O paradoxo do Coronavírus
Missionário há 50 anos em Belo Horizonte, padre Pigi Bernareggi conta o seu olhar sobre a vida durante a pandemia. Entre angústia existencial pelas vítimas e a surpresa por como a humanidade pode florescer novamente dentro das dificuldadesPerguntam-me como estou vivendo este período do Coronavírus. Com angústia existencial de saber que onde não tiver acesso ao recurso técnico – sobretudo o respirador – as pessoas morrem afogadas na água gerada pelo próprio organismo nos pulmões. Angústia existencial, também, ao perceber a surreal oposição entre visão personalista (salvar as pessoas) e a visão economista (salvar a economia) que o mundo oferece, inclusive depois de dois mil anos de cristianismo.
Para mim, que dediquei muita parte da minha vida à questão dos sem-casa, surge também a angústia existencial de perceber que "a casa" não é mais (ou até nunca foi) o principal referencial de equilíbrio e bem viver do ser humano para bastante parcela da população, que reage negativamente à orientação sábia das Nações Unidas e dos mais sábios governantes: "Fiquem em casa".
Donde mais um motivo de angústia: o espírito de desobediência às novas normas de vida em nome do próprio critério individualista e relativista. É o que o Papa Bento XVI denunciou quando visitou a Universidade de Ratisbona (Alemanha) onde por muitos anos tinha lecionado. É deste relativismo individualista que nasce o maior perigo do 3° milênio segundo João Paulo II: «a civilização da morte».

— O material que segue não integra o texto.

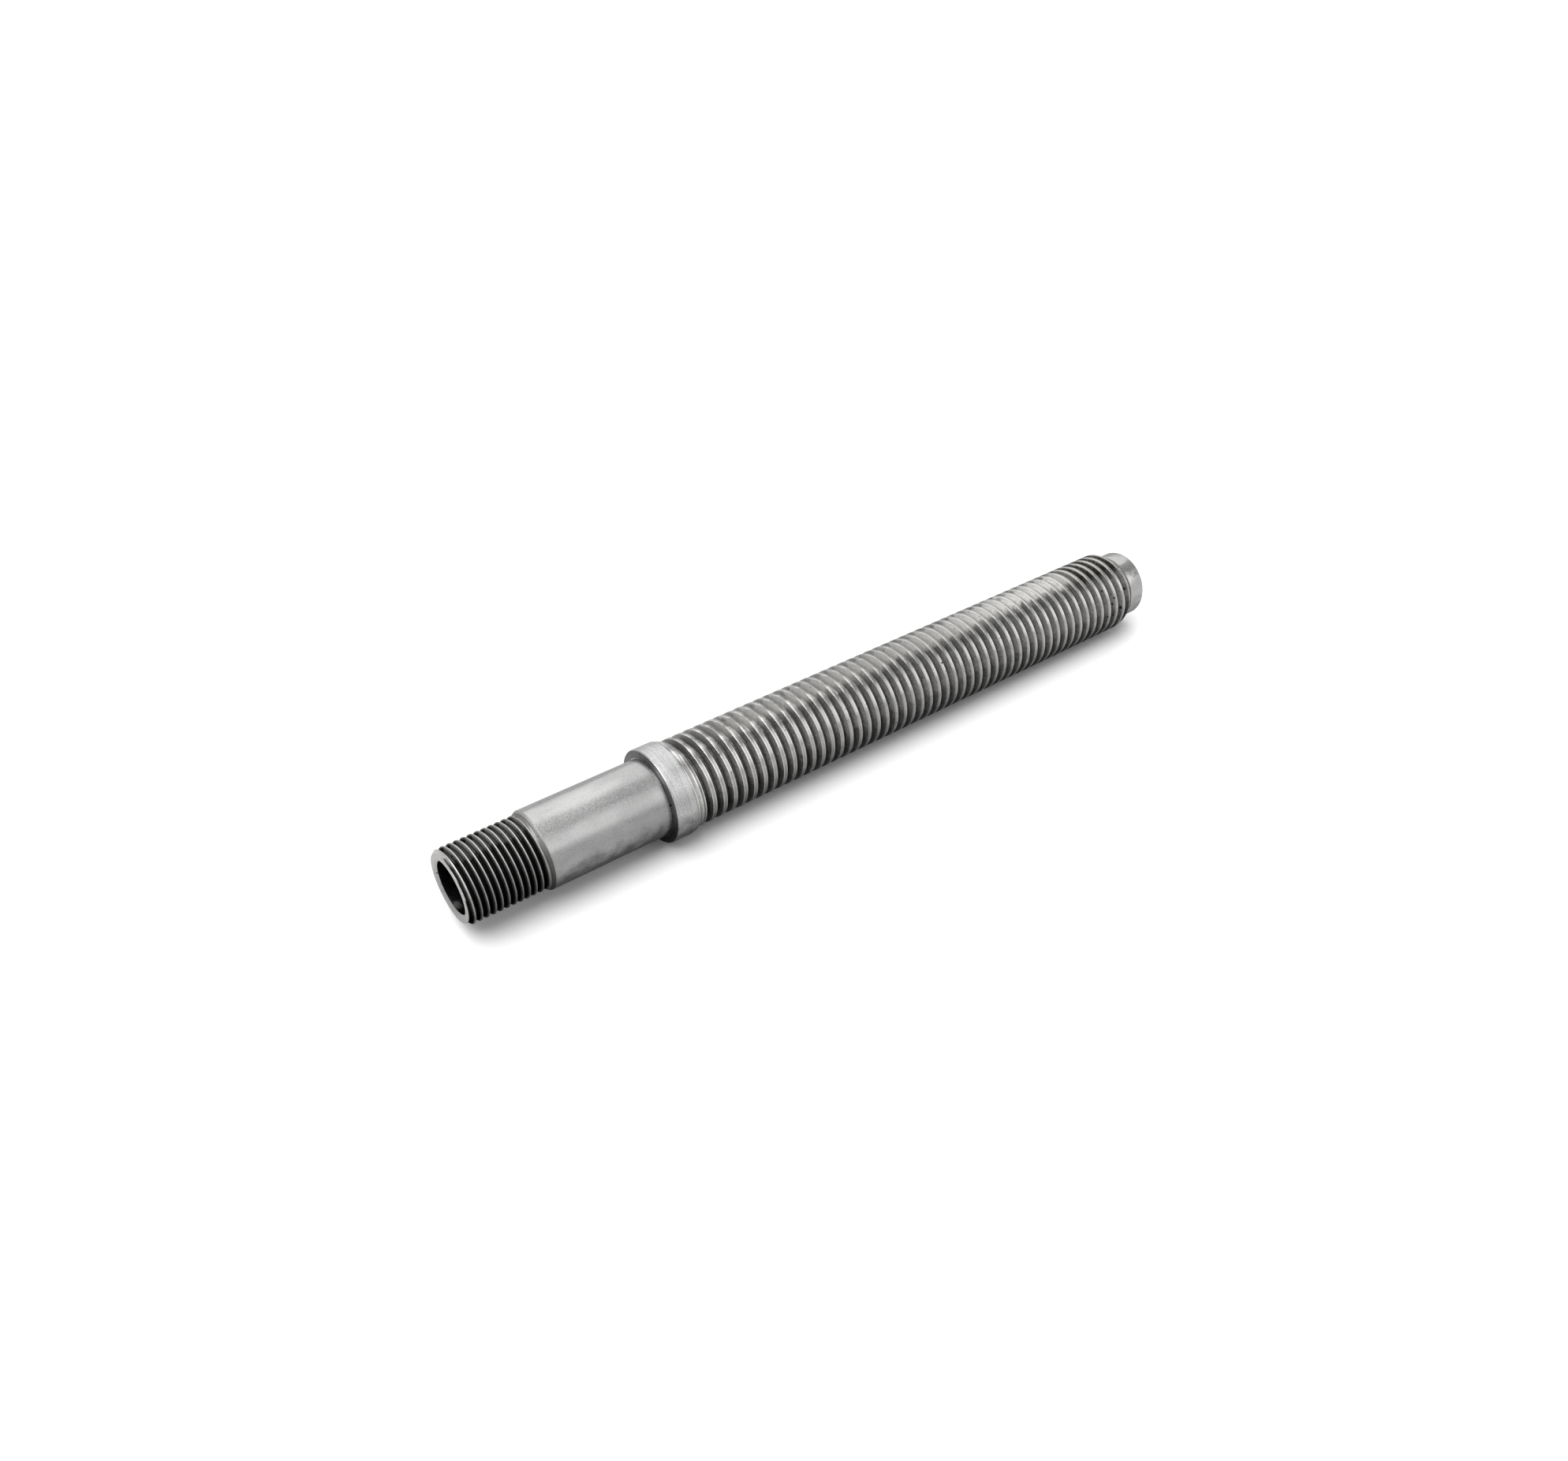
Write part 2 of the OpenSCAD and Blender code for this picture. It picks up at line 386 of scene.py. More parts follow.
class Wiring:
    """Short names for adding nodes to one tree and joining them."""

    def __init__(self, tree):
        self.tree = tree

    def node(self, kind, inputs=None, **settings):
        made = self.tree.nodes.new(kind)
        for key, value in settings.items():
            setattr(made, key, value)
        for key, value in (inputs or {}).items():
            self.feed(made.inputs[key], value)
        return made

    def feed(self, socket, value):
        if isinstance(value, bpy.types.NodeSocket):
            self.tree.links.new(value, socket)
        else:
            socket.default_value = value

    def group(self, name, build):
        """A shared group placed here, and built if it isn't there yet."""
        return self.node("ShaderNodeGroup", node_tree=bpy.data.node_groups.get(name) or build())

    def attribute(self, name):
        return self.node("ShaderNodeAttribute", attribute_name=name).outputs["Fac"]

    def maths(self, operation, *values):
        made = self.node("ShaderNodeMath", operation=operation)
        for socket, value in zip(made.inputs, values):
            self.feed(socket, value)
        return made.outputs[0]

    def product(self, first, *others):
        for value in others:
            first = self.maths("MULTIPLY", first, value)
        return first

    def between(self, share, low, high):
        """The number low where share is 0 and high where it is 1."""
        made = self.node("ShaderNodeMix", data_type="FLOAT")
        for place, value in ((0, share), (2, low), (3, high)):
            self.feed(made.inputs[place], value)
        return made.outputs[0]

    def faded(self, tone, share):
        """1 where share is 0 and the tone where it is 1."""
        return self.maths("MULTIPLY_ADD", self.maths("SUBTRACT", tone, 1.0), share, 1.0)

    def toned(self, value, stops, unit=1.0):
        """The tone at a value: stops are (value in units of unit, tone), joined by straight lines."""
        low, high = stops[0][0], stops[-1][0]
        ramp = self.node("ShaderNodeValToRGB")
        self.feed(ramp.inputs[0], self.mapped(value, low * unit, high * unit, smooth=False))
        points = ramp.color_ramp.elements
        # a ramp's colours end at 1, so the tones go in halved
        for k, (place, tone) in enumerate(stops):
            share = (place - low) / (high - low)
            point = points[k] if k < 2 else points.new(share)
            point.position = share
            point.color = (tone / 2, tone / 2, tone / 2, 1.0)
        return self.product(ramp.outputs["Color"], 2.0)

    def mapped(self, value, low, high, to_low=0.0, to_high=1.0, smooth=True):
        made = self.node(
            "ShaderNodeMapRange",
            {"Value": value, "From Min": low, "From Max": high, "To Min": to_low, "To Max": to_high},
            interpolation_type="SMOOTHSTEP" if smooth else "LINEAR",
        )
        return made.outputs["Result"]

    def spread(self, noise, low, high):
        """A noise, which mostly lies between 0.3 and 0.7, brought to between low and high."""
        return self.mapped(noise, 0.3, 0.7, low, high, smooth=False)

    def stripe(self, angle, middle, full, gone):
        """1 within full degrees of the middle, and 0 further off than gone."""
        off = self.maths("ABSOLUTE", self.maths("SUBTRACT", angle, middle))
        return self.mapped(off, full, gone, 1.0, 0.0)

    def noise(self, vector, scale, detail, rough):
        inputs = {"Vector": vector, "Scale": scale, "Detail": detail, "Roughness": rough}
        return self.node("ShaderNodeTexNoise", inputs).outputs["Fac"]

    def mixed(self, share, a, b):
        made = self.node("ShaderNodeMix", data_type="RGBA")
        self.feed(made.inputs["Factor"], share)
        self.feed(made.inputs[6], a)
        self.feed(made.inputs[7], b)
        return made.outputs[2]

    def scaled(self, share, a):
        """Colour a times the number share."""
        made = self.node("ShaderNodeMix", data_type="RGBA", blend_type="MULTIPLY")
        made.inputs["Factor"].default_value = 1.0
        self.feed(made.inputs[6], a)
        joined = self.node("ShaderNodeCombineColor", {"Red": share, "Green": share, "Blue": share})
        self.feed(made.inputs[7], joined.outputs[0])
        return made.outputs[2]


def from_axis(w, y, z):
    """The distance from the X axis."""
    return w.maths("SQRT", w.maths("ADD", w.product(y, y), w.product(z, z)))


def turning_marks_group():
    """Marks left by the lathe. Rings is a noise that runs fast along x + 1.7 r, where r is the
    distance from the axis, and slowly round the axis, so that its rings wander a little."""
    tree = node_group(
        "turning marks",
        {"Fineness": 9000.0, "Wander": 1.0},
        ("Rings", "Grain", "Radius", "X"),
    )
    w = Wiring(tree)
    given = w.node("NodeGroupInput")
    place = w.node("ShaderNodeTexCoord")
    split = w.node("ShaderNodeSeparateXYZ", {"Vector": place.outputs["Object"]})
    x, y, z = split.outputs
    radius = from_axis(w, y, z)
    safe = w.maths("MAXIMUM", radius, NEAR_AXIS)
    wander = given.outputs["Wander"]
    joined = w.node(
        "ShaderNodeCombineXYZ",
        {
            "X": w.product(w.maths("ADD", x, w.product(radius, 1.7)), given.outputs["Fineness"]),
            "Y": w.product(w.maths("DIVIDE", y, safe), wander),
            "Z": w.product(w.maths("DIVIDE", z, safe), wander),
        },
    )
    rings = w.noise(joined.outputs[0], 1.0, 3.0, 0.6)
    grain = w.noise(place.outputs["Object"], GRAIN_SCALE, 2.0, 0.6)
    w.node("NodeGroupOutput", {"Rings": rings, "Grain": grain, "Radius": radius, "X": x})
    return tree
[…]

Diz São Francisco de Assis no seu Cântico das criaturas:
«Bendito sejais meu Senhor, pela nossa irmã a morte corporal, da qual nenhum ser vivente pode escapar». Para ele, não há nenhuma realidade que Deus cria, que não traga consigo uma benção. É assim também o Coronavírus. Com efeito, onde o vírus aparece, imediatamente um conjunto de medidas e faculdades humanas necessariamente entram em ação – ciências, tecnologias, solidariedades de infinitas formas, estruturas de apoio, pesquisas de vacina, ajudas financeiras –. Os Governos são obrigados a deixar de lado muitas transações de sentido duvidoso, para apressar ações efetivas a favor do povo... Os próprios partidos perdem a sua importância a favor do "bem comum". O horizonte é mais digno, decente, idealista, fraterno; em suma, a vida é paradoxalmente mais feliz, útil, necessária, interessante, "amada". As próprias conversas do dia-a-dia tornam-se menos chatas, vazias, ôcas. O relacionamento humano se humaniza. A perspectiva final se diviniza.
É por isso que o louvor do Círio pascal destes dias (o Exultet) diz assim: «Ó feliz desastre, que mereceu tamanha reparação!».
É por isso, que nestes dias, eu e meus colegas do Convivium Emaús [casa para os padres idosos da Diocese de Belo Horizonte] todos os dias nos encontramos para rezarmos o terço pelo corona vírus no mundo, querendo nós também participar de tanto trabalho bonito, de tanto espírito de serviço, da purificação de tantos corações: queremos vivenciar este período misteriosamente inventado pelo Criador de todas as criaturas: «Bendito Sejais, Meu Senhor, Pelo Nosso Irmão Coronavírus!».